Marina Vilar destaca a importância do trabalho entre diferentes áreas, do diálogo e da construção coletiva dos caminhos de cada caso. “Não deve haver subordinação técnica, sendo fundamental buscarmos garantir nossa autonomia técnica em relação às formas de atuação. Não substituímos serviços existentes, mas trabalhamos conectados a esses. Nosso horizonte deve ser sempre a autonomia, a liberdade e a promoção de direitos dos sujeitos, como em qualquer lugar de atuação da Psicologia”. 
Efetivar o trabalho interdisciplinar, especialmente junto aos profissionais do Direito, é desafiador. 
“Ao trabalharmos em instituições eminentemente jurídicas, que diferenciam membros (juízes, promotores e defensores) de servidores, marca-se uma forte hierarquia institucional. Há também a compreensão da atuação jurídica, exercida pelos profissionais do Direito, como a atividade fim da instituição, enquanto a de outros profissionais como atividade meio. Essas concepções podem ser um entrave a um trabalho tecnicamente horizontal, em que todos os profissionais tenham suas funções respeitadas e atuem de maneira conjunta.”

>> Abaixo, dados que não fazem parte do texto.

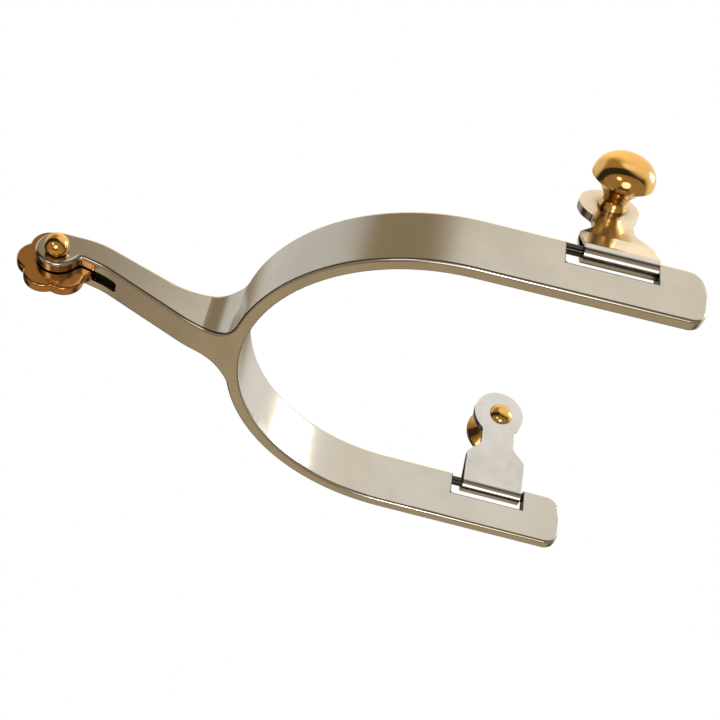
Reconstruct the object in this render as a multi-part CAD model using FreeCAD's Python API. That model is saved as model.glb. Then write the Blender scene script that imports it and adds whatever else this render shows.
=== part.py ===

Demandas que chegam nas Políticas Públicas

Prática cada vez mais comum devido à escassez de profissionais atuando diretamente no Sistema Judiciário, demandas por perícias psicológicas acabam chegando às/aos profissionais das Políticas Públicas e Sociais. Fabiane Machado destaca que existem resoluções e notas técnicas expedidas pelo CFP e CRP que vedam essa prática quando há vínculo terapêutico. Além disso, a Secretaria Especial do Desenvolvimento Social, vinculada ao Ministério da Cidadania, também veda às/aos profissionais que atuam na Assistência Social atuarem como peritas/os por compreender que esse trabalho, pela sua especificidade, só pode ser executado por outras/os profissionais que não aquelas/es que tenham vínculo com a Rede de Serviços.
 
Quando profissionais de serviços como CRAS, CREAS ou CAPS são nomeados para realizar avaliações periciais, eles estão em desvio de sua função, que deveria ser restrita às atribuições como profissionais da proteção social ou do cuidado. “Há aqui o risco de uma hierarquização entre Poderes que deveriam ser autônomos entre si e da fragilização da atuação das políticas públicas, que, já vivem um processo de precarização de sua estrutura”.

Precarização do trabalho

No Rio Grande do Sul há atualmente 18 psicólogas/os judiciárias/os, profissionais do quadro de pessoal do Poder Judiciário com atribuição para atuar junto  às pessoas que são partes em processos judiciais. O Paraná, com o mesmo tamanho populacional, tem 178. Os Tribunais de Justiça de mesmo porte têm roporcionalmente 10 vezes mais profissionais. “O resultado disso é a terceirização das demandas judiciais para profissionais autônomas/os cadastradas/os nos Foros das comarcas – que têm uma remuneração modesta por um trabalho complexo e, não raro, acabam demorando por recebê-la – ou, ainda, o seu desvio para equipes a quem não compete fazer esse trabalho, frequentemente das políticas de Assistência Social e Saúde”, analisa Fabiane Machado. 
 
Para Fabiane, quando se fala em precarização, se trata da retirada das condições mínimas de trabalho dessas/es profissionais, sejam eles do Poder Judiciário ou nas esferas estaduais e municipais. “O resultado do desmonte de todas as políticas públicas e sociais inclui a diminuição crescente de seus operadores, gerando fatores como desvio de função, sobrecarga de trabalho pela escassez de recursos humanos e o que eu chamo de ‘aluguel intelectual’ dos profissionais terceirizados. Cumulada a isso, há uma demanda cada vez mais expressiva da judicialização da vida, que opera também dentro de uma lógica massiva de produção de documentos psicológicos, muitas vezes sem respeitar o seu próprio processo de produção das avaliações. Muitos profissionais têm trazido ao CRP sua preocupação nesse sentido, pois não é raro que num processo judicial seja imposto à/ao profissional a entrega de uma resposta rápida, reduzindo a avaliação psicológica a um parecer meramente opinativo, sob risco de desatenção não só às resoluções e notas técnicas que guiam o exercício da profissão, mas também aos princípios fundamentais preconizados pelo Código de Ética Profissional”, alerta.